Q: What is the difference between Redis SET and HSET?

SET key value stores a string at a key. HSET key field value stores a field within a hash. Use SET for a single value (cache a serialized object as JSON). Use HSET for objects where you need to update individual fields without deserializing (HSET user:42 email "new@example.com"), or to reduce memory (Redis hashes use ziplist for small hashes). HMSET/HGETALL for bulk operations.

Q: How do you implement a distributed lock with Redis?

Use the Redlock algorithm or simple SET NX EX:

SET lock:resource_id unique_random_value NX EX 30

NX = only set if not exists (atomic). EX 30 = auto-expire after 30s (prevents deadlock if holder crashes). On success (1 returned), you hold the lock. Release with Lua script (atomic check-and-delete):

luaif redis.call("get", KEYS[1]) == ARGV[1] then
  return redis.call("del", KEYS[1])
else return 0 end

Check the value before deleting to avoid releasing another holder's lock. Redlock for multi-node Redis HA.

NoSQL

Q: When would you choose MongoDB over PostgreSQL?

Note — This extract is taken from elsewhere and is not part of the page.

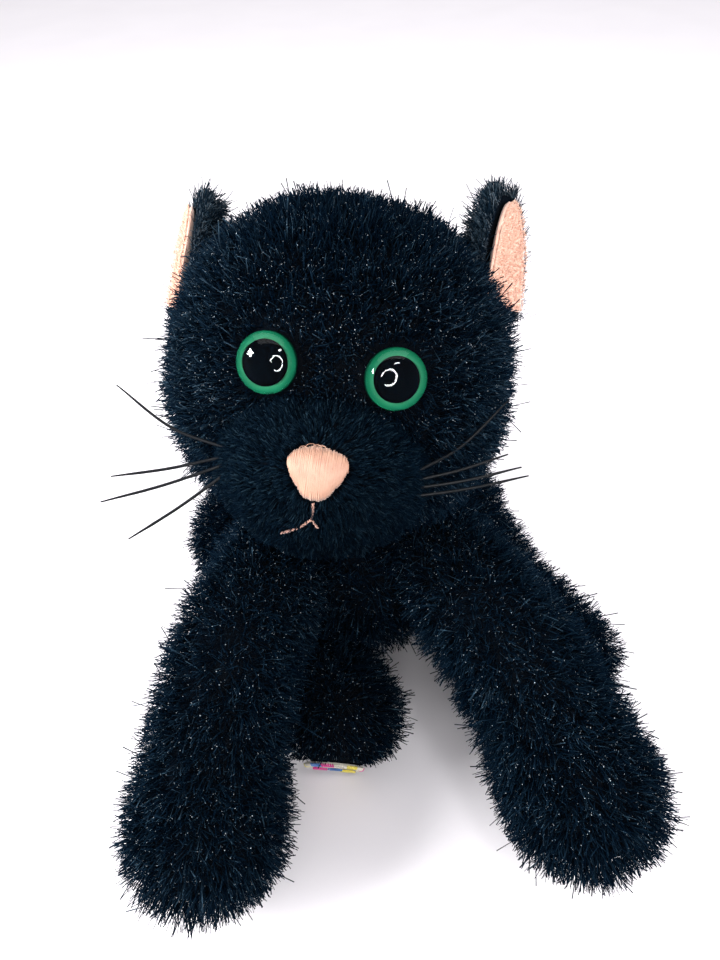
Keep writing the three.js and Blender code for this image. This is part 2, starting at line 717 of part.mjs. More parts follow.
function addTorso() {
  const outer = subtractAll(
    toSolid(limbGeometry(TORSO.spine, TORSO.radii, 0, 20, 9)),
    [floorBlock, ...outerRoom(SWING_GAP)],
  );
  const inner = subtractAll(
    toSolid(limbGeometry(TORSO.spine, TORSO.radii, -WALL, 12, 5)),
    [floorBlock.translate([0, 0, WALL]), ...innerRoom(SWING_GAP + WALL)],
  );
  const neckHole = neckInTorso(NECK.torsoHole, 6);
  const cover = largestPiece(largestPiece(outer).subtract(inner).subtract(neckHole));
  addMesh(toy, 'torso_cover', cover, blackPile);
  const filling = subtractAll(
    toSolid(limbGeometry(TORSO.spine, TORSO.radii, -WALL - GAP, 12, 5)),
    [
      floorBlock.translate([0, 0, WALL + GAP]),
      ...innerRoom(SWING_GAP + WALL + GAP),
      neckInTorso(NECK.torsoRoom, 1),
      toSolid(puffBall(PELLET_POUCH, GAP, 14, 9)),
      underPouch,
    ],
  );
  addMesh(toy, 'torso_stuffing', largestPiece(filling), whiteFill);
  const pouchInside = toSolid(puffBall(PELLET_POUCH, -PELLET_POUCH.wall, 12, 8));
  const pouchShell = toSolid(puffBall(PELLET_POUCH, 0, 14, 9)).subtract(pouchInside);
  const pouchTop = pouchZ + PELLET_POUCH.radii[2] + 2;
  const slit = toSolid(new THREE.BoxGeometry(5, 1.6, 12).translate(pouchX, pouchY, pouchTop));
  addMesh(toy, 'pellet_pouch', largestPiece(pouchShell.subtract(slit)), pouchCloth);
  const pellets = toSolid(puffBall(PELLET_POUCH, -PELLET_POUCH.wall - GAP, 12, 8));
  addMesh(toy, 'pouch_pellets', pellets, pelletPlastic);
}

function addNeck() {
  const { radius, low, high } = NECK;
  const [x, y] = NECK.centre;
  const chamfer = 2;
  const profile = [
    [0, low], [radius - chamfer, low], [radius, low + chamfer],
    [radius, high - chamfer], [radius - chamfer, high], [0, high],
  ];
  addMesh(toy, 'neck_stuffing', latheSolid(profile, 18).translate([x, y, 0]), whiteFill);
}

// a blank tab that stands out of the seam beside the tail
function addCareLabel() {
  const { width, thickness, length } = LABEL;
  const outward = new THREE.Vector3(...LABEL.outward).normalize();
  const acrossTab = new THREE.Vector3().crossVectors(outward, new THREE.Vector3(0, 0, 1)).normalize();
  const alongSeam = new THREE.Vector3().crossVectors(outward, acrossTab);
  const tab = new THREE.BoxGeometry(length, thickness, width);
  tab.applyMatrix4(new THREE.Matrix4().makeBasis(outward, acrossTab, alongSeam));
  const rump = new THREE.Vector3(...TORSO.spine[2]);
  const reach = TORSO.radii[2] + length / 2 - LABEL.sewnIn;
  tab.translate(...rump.addScaledVector(outward, reach).toArray());
  const clear = toSolid(limbGeometry(TORSO.spine, TORSO.radii, GAP, 20, 9));
  addMesh(toy, 'care_label', largestPiece(toSolid(tab).subtract(clear)), labelCloth);
}

addHeadCover();
addHeadStuffing();
addMuzzlePanel();
addNose();
addMouth();
eyeFrames.forEach(addEye);
addWhiskers('right', -1);
addWhiskers('left', 1);
addEar('right');
addEar('left');
addTorso();
addNeck();
// how far along the last length of a leg its pellets begin
LEGS.forEach((leg) => addLimb(leg, leg.name.startsWith('front') ? 0.55 : 0.35));
addLimb({ ...TAIL, name: 'tail' }, null);
addSolePatch(LEGS[2]);
addCareLabel();

// the origin is at the middle of the toy's outline, on the surface that it stands on
toy.updateMatrixWorld(true);
const bounds = new THREE.Box3().setFromObject(toy, true);
const middle = bounds.getCenter(new THREE.Vector3());
toy.position.set(-middle.x, -middle.y, -bounds.min.z);
toy.updateMatrixWorld(true);

export default toy;
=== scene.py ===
"""The looks of a small black plush cat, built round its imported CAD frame.

Lengths are written in millimetres in the frame that the toy was designed in ("stand"
frame) and turned into metres in the row's frame by place(). "left" and "right" are the
cat's own sides: left is +X, and the face looks to -Y.
"""

import json
import math

import bmesh
import bpy
import numpy as np
from mathutils import Matrix, Vector, kdtree
from mathutils.bvhtree import BVHTree


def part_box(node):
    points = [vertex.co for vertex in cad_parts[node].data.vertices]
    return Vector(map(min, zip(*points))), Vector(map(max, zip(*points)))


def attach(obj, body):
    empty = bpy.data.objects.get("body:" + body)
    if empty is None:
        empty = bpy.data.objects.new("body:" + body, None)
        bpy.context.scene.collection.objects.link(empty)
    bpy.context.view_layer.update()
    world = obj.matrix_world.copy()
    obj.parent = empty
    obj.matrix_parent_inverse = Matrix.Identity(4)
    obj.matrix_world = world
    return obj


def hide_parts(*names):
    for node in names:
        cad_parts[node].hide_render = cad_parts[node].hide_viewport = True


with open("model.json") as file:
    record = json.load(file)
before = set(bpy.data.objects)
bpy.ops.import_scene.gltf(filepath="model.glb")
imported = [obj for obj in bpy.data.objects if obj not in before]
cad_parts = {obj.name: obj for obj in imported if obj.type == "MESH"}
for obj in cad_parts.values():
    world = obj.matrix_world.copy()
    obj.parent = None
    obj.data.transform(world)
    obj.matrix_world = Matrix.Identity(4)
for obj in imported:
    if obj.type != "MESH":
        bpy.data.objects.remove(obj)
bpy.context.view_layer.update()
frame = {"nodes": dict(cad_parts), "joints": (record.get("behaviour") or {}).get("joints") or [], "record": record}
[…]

MongoDB fits when: schema is dynamic or evolving rapidly (no ALTER TABLE), documents are naturally nested (embed instead of join), write throughput matters more than relational integrity, your team is iterating fast on schema. PostgreSQL with JSONB covers many MongoDB use cases. Choose PostgreSQL if you need transactions, complex joins, strong consistency, or mature ecosystem. MongoDB is a good fit for content platforms, catalogs, event logging where the document shape varies.

Q: Explain CAP theorem.

In a distributed system, you can guarantee at most 2 of 3: Consistency (every read gets the most recent write), Availability (every request gets a non-error response), Partition tolerance (system works despite network partitions). Since network partitions are unavoidable in distributed systems, the real trade-off is CP vs AP. Cassandra/DynamoDB = AP (available during partition, possibly stale reads). HBase/ZooKeeper = CP (consistent but may refuse requests during partition). Modern DBs offer tunable consistency (eventual → strong).